WORKING DATA
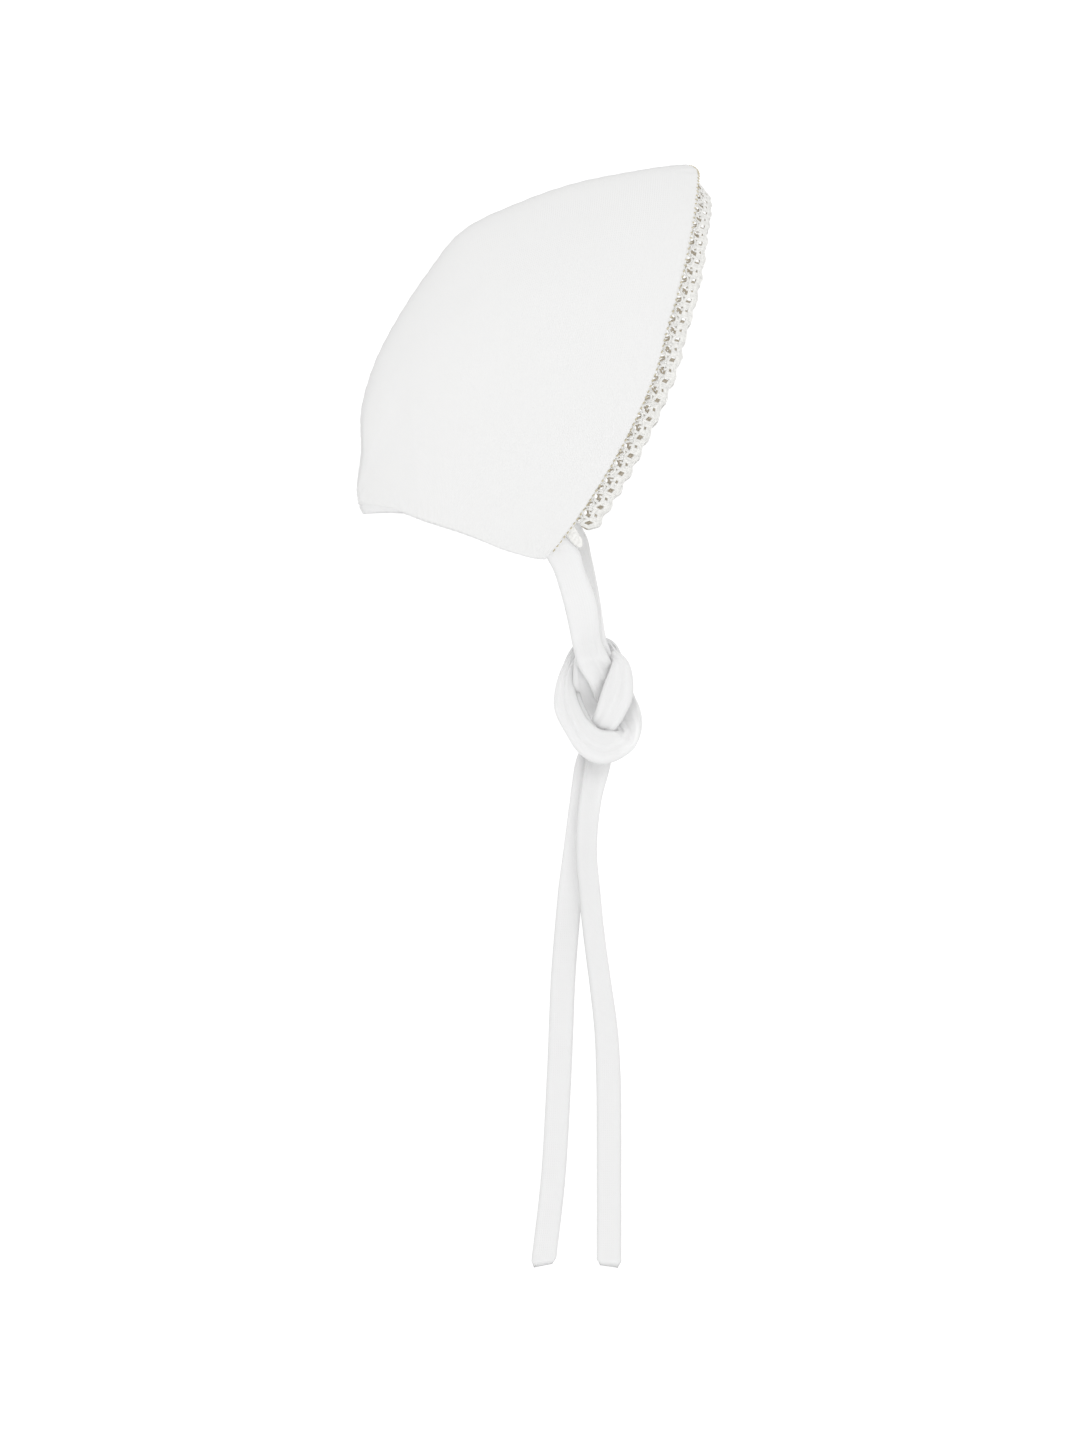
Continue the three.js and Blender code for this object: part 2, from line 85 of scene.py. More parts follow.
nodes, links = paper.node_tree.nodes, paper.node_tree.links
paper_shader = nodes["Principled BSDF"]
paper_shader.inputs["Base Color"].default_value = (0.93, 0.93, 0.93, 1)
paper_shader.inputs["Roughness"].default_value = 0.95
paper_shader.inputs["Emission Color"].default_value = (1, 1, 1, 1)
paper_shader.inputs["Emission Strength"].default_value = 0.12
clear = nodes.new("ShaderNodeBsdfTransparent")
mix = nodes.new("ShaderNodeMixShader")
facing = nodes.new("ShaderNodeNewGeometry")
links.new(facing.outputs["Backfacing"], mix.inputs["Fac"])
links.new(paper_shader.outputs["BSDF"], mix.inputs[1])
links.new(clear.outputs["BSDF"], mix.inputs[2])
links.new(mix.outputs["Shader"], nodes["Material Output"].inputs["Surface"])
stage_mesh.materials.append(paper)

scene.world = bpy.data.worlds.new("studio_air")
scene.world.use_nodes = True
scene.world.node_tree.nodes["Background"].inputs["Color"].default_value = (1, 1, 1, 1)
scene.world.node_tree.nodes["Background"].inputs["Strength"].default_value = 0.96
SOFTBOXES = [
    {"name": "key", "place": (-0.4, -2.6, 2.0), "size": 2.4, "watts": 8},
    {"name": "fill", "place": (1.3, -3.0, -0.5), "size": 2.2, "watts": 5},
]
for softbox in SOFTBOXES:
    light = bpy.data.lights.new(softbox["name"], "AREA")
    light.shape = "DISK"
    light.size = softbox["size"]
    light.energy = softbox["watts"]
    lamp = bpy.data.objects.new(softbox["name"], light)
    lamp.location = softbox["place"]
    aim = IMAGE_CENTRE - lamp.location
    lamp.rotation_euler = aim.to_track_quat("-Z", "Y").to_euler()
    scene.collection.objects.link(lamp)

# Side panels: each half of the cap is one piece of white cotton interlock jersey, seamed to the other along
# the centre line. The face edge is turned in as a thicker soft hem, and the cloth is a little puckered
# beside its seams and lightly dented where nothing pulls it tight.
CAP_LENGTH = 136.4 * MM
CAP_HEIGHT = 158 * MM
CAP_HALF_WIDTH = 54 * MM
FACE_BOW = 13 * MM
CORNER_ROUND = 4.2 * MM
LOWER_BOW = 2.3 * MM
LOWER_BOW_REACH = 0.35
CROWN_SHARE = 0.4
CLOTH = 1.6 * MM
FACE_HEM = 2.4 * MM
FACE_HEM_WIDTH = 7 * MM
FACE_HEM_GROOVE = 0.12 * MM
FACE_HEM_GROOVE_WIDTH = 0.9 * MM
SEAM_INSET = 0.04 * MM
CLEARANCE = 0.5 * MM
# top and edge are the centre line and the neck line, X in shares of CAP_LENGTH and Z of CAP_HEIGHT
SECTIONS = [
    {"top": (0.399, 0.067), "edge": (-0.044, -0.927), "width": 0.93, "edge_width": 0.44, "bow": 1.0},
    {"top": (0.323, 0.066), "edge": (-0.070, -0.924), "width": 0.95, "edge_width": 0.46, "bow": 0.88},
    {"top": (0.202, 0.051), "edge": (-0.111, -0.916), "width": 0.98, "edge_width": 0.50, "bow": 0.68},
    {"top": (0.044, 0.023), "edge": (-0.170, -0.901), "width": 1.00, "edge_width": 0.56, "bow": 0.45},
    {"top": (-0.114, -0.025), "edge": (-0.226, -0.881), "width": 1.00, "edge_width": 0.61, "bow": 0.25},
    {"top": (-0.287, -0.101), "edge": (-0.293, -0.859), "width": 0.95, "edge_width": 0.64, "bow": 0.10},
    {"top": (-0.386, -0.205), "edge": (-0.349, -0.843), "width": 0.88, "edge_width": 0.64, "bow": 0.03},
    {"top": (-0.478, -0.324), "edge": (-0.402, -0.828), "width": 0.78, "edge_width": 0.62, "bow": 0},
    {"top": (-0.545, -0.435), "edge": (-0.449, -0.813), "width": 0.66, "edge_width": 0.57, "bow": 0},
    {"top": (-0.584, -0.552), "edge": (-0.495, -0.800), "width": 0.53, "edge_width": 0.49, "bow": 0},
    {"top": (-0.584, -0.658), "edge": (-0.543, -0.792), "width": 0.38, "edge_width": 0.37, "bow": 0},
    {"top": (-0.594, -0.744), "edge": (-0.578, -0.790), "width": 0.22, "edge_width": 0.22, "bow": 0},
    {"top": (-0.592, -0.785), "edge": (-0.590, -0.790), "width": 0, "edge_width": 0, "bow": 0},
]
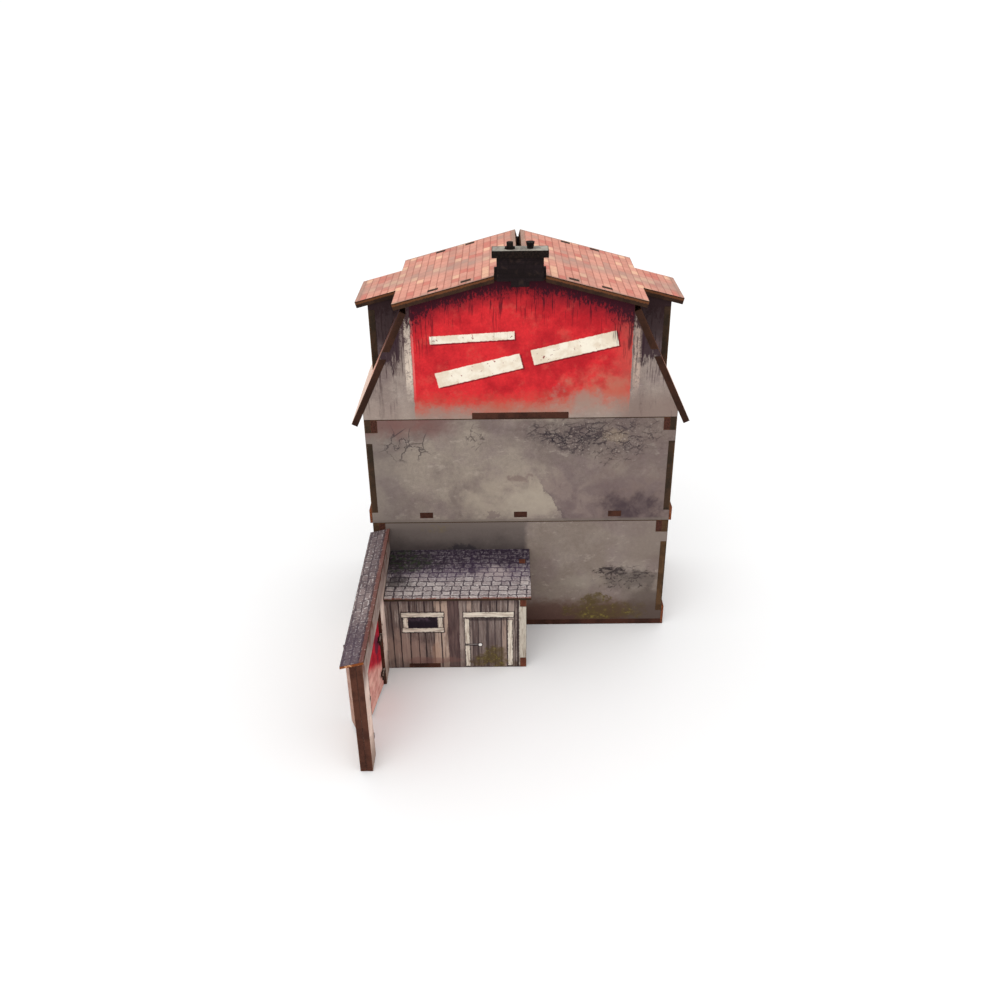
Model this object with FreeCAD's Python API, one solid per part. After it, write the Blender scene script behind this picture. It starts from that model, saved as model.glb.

TASK DIRECTIONS
The data above must be returned in full, exactly as written.

ANSWER TO THE TASK
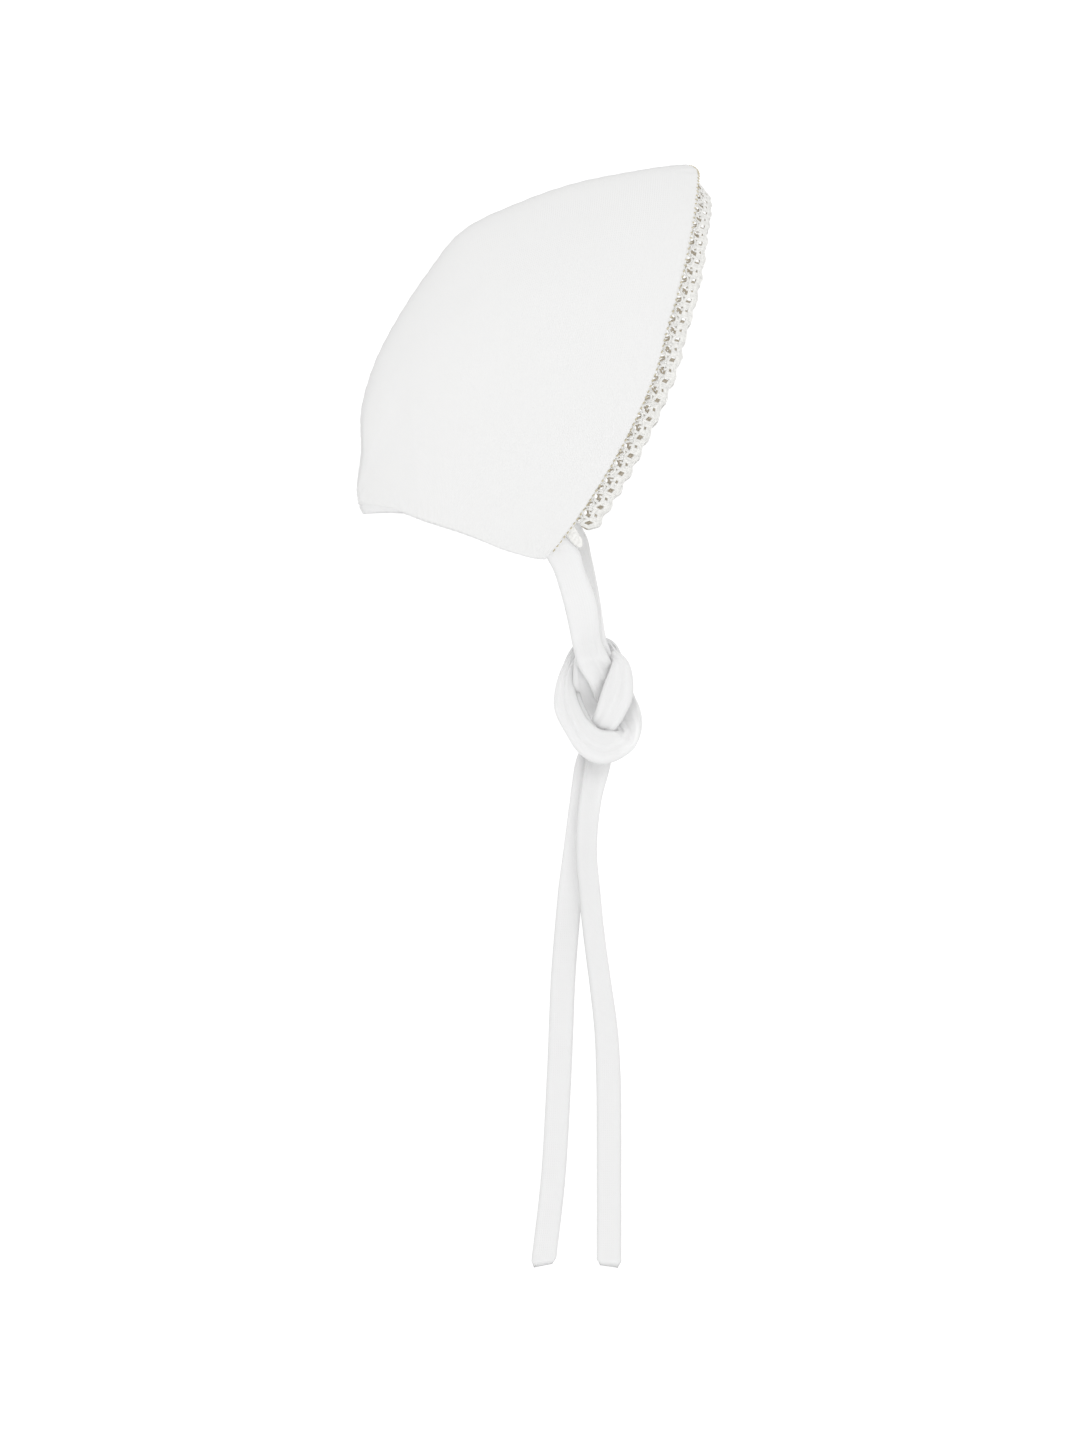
Continue the three.js and Blender code for this object: part 2, from line 85 of scene.py. More parts follow.
nodes, links = paper.node_tree.nodes, paper.node_tree.links
paper_shader = nodes["Principled BSDF"]
paper_shader.inputs["Base Color"].default_value = (0.93, 0.93, 0.93, 1)
paper_shader.inputs["Roughness"].default_value = 0.95
paper_shader.inputs["Emission Color"].default_value = (1, 1, 1, 1)
paper_shader.inputs["Emission Strength"].default_value = 0.12
clear = nodes.new("ShaderNodeBsdfTransparent")
mix = nodes.new("ShaderNodeMixShader")
facing = nodes.new("ShaderNodeNewGeometry")
links.new(facing.outputs["Backfacing"], mix.inputs["Fac"])
links.new(paper_shader.outputs["BSDF"], mix.inputs[1])
links.new(clear.outputs["BSDF"], mix.inputs[2])
links.new(mix.outputs["Shader"], nodes["Material Output"].inputs["Surface"])
stage_mesh.materials.append(paper)

scene.world = bpy.data.worlds.new("studio_air")
scene.world.use_nodes = True
scene.world.node_tree.nodes["Background"].inputs["Color"].default_value = (1, 1, 1, 1)
scene.world.node_tree.nodes["Background"].inputs["Strength"].default_value = 0.96
SOFTBOXES = [
    {"name": "key", "place": (-0.4, -2.6, 2.0), "size": 2.4, "watts": 8},
    {"name": "fill", "place": (1.3, -3.0, -0.5), "size": 2.2, "watts": 5},
]
for softbox in SOFTBOXES:
    light = bpy.data.lights.new(softbox["name"], "AREA")
    light.shape = "DISK"
    light.size = softbox["size"]
    light.energy = softbox["watts"]
    lamp = bpy.data.objects.new(softbox["name"], light)
    lamp.location = softbox["place"]
    aim = IMAGE_CENTRE - lamp.location
    lamp.rotation_euler = aim.to_track_quat("-Z", "Y").to_euler()
    scene.collection.objects.link(lamp)

# Side panels: each half of the cap is one piece of white cotton interlock jersey, seamed to the other along
# the centre line. The face edge is turned in as a thicker soft hem, and the cloth is a little puckered
# beside its seams and lightly dented where nothing pulls it tight.
CAP_LENGTH = 136.4 * MM
CAP_HEIGHT = 158 * MM
CAP_HALF_WIDTH = 54 * MM
FACE_BOW = 13 * MM
CORNER_ROUND = 4.2 * MM
LOWER_BOW = 2.3 * MM
LOWER_BOW_REACH = 0.35
CROWN_SHARE = 0.4
CLOTH = 1.6 * MM
FACE_HEM = 2.4 * MM
FACE_HEM_WIDTH = 7 * MM
FACE_HEM_GROOVE = 0.12 * MM
FACE_HEM_GROOVE_WIDTH = 0.9 * MM
SEAM_INSET = 0.04 * MM
CLEARANCE = 0.5 * MM
# top and edge are the centre line and the neck line, X in shares of CAP_LENGTH and Z of CAP_HEIGHT
SECTIONS = [
    {"top": (0.399, 0.067), "edge": (-0.044, -0.927), "width": 0.93, "edge_width": 0.44, "bow": 1.0},
    {"top": (0.323, 0.066), "edge": (-0.070, -0.924), "width": 0.95, "edge_width": 0.46, "bow": 0.88},
    {"top": (0.202, 0.051), "edge": (-0.111, -0.916), "width": 0.98, "edge_width": 0.50, "bow": 0.68},
    {"top": (0.044, 0.023), "edge": (-0.170, -0.901), "width": 1.00, "edge_width": 0.56, "bow": 0.45},
    {"top": (-0.114, -0.025), "edge": (-0.226, -0.881), "width": 1.00, "edge_width": 0.61, "bow": 0.25},
    {"top": (-0.287, -0.101), "edge": (-0.293, -0.859), "width": 0.95, "edge_width": 0.64, "bow": 0.10},
    {"top": (-0.386, -0.205), "edge": (-0.349, -0.843), "width": 0.88, "edge_width": 0.64, "bow": 0.03},
    {"top": (-0.478, -0.324), "edge": (-0.402, -0.828), "width": 0.78, "edge_width": 0.62, "bow": 0},
    {"top": (-0.545, -0.435), "edge": (-0.449, -0.813), "width": 0.66, "edge_width": 0.57, "bow": 0},
    {"top": (-0.584, -0.552), "edge": (-0.495, -0.800), "width": 0.53, "edge_width": 0.49, "bow": 0},
    {"top": (-0.584, -0.658), "edge": (-0.543, -0.792), "width": 0.38, "edge_width": 0.37, "bow": 0},
    {"top": (-0.594, -0.744), "edge": (-0.578, -0.790), "width": 0.22, "edge_width": 0.22, "bow": 0},
    {"top": (-0.592, -0.785), "edge": (-0.590, -0.790), "width": 0, "edge_width": 0, "bow": 0},
]
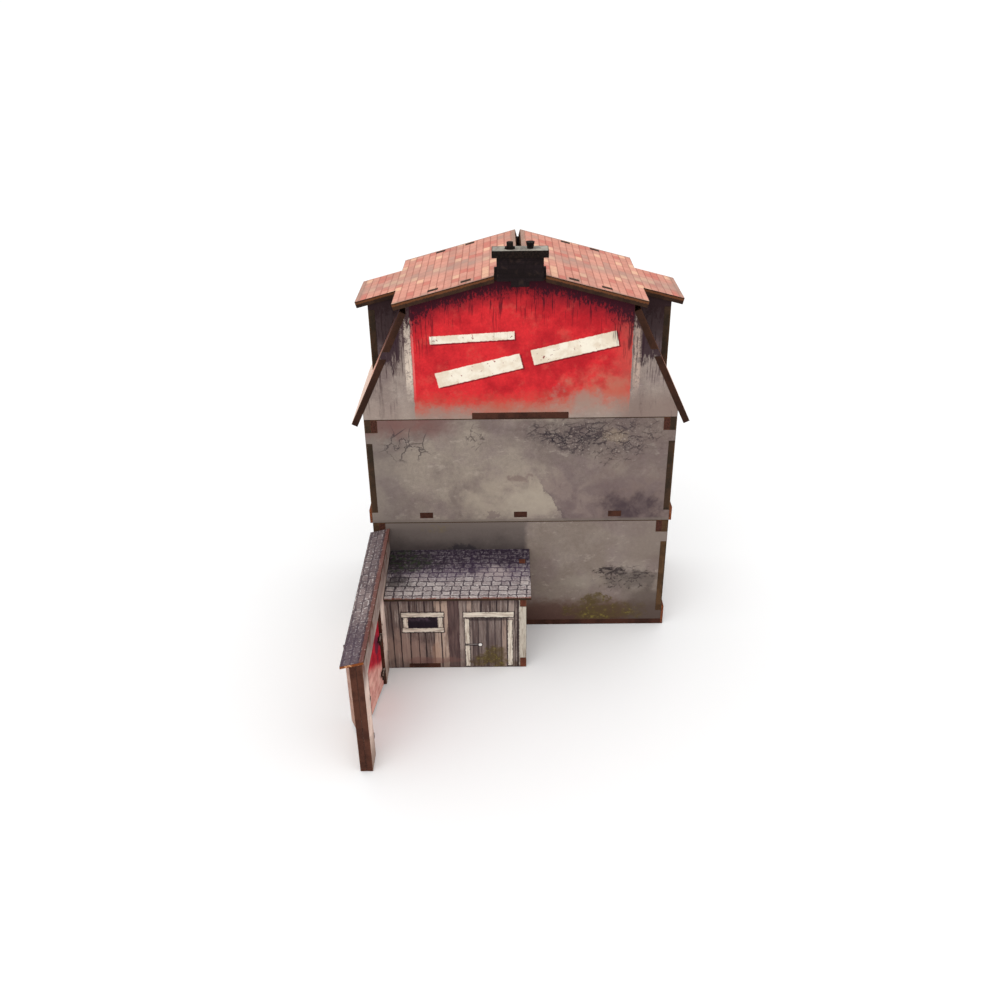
Model this object with FreeCAD's Python API, one solid per part. After it, write the Blender scene script behind this picture. It starts from that model, saved as model.glb.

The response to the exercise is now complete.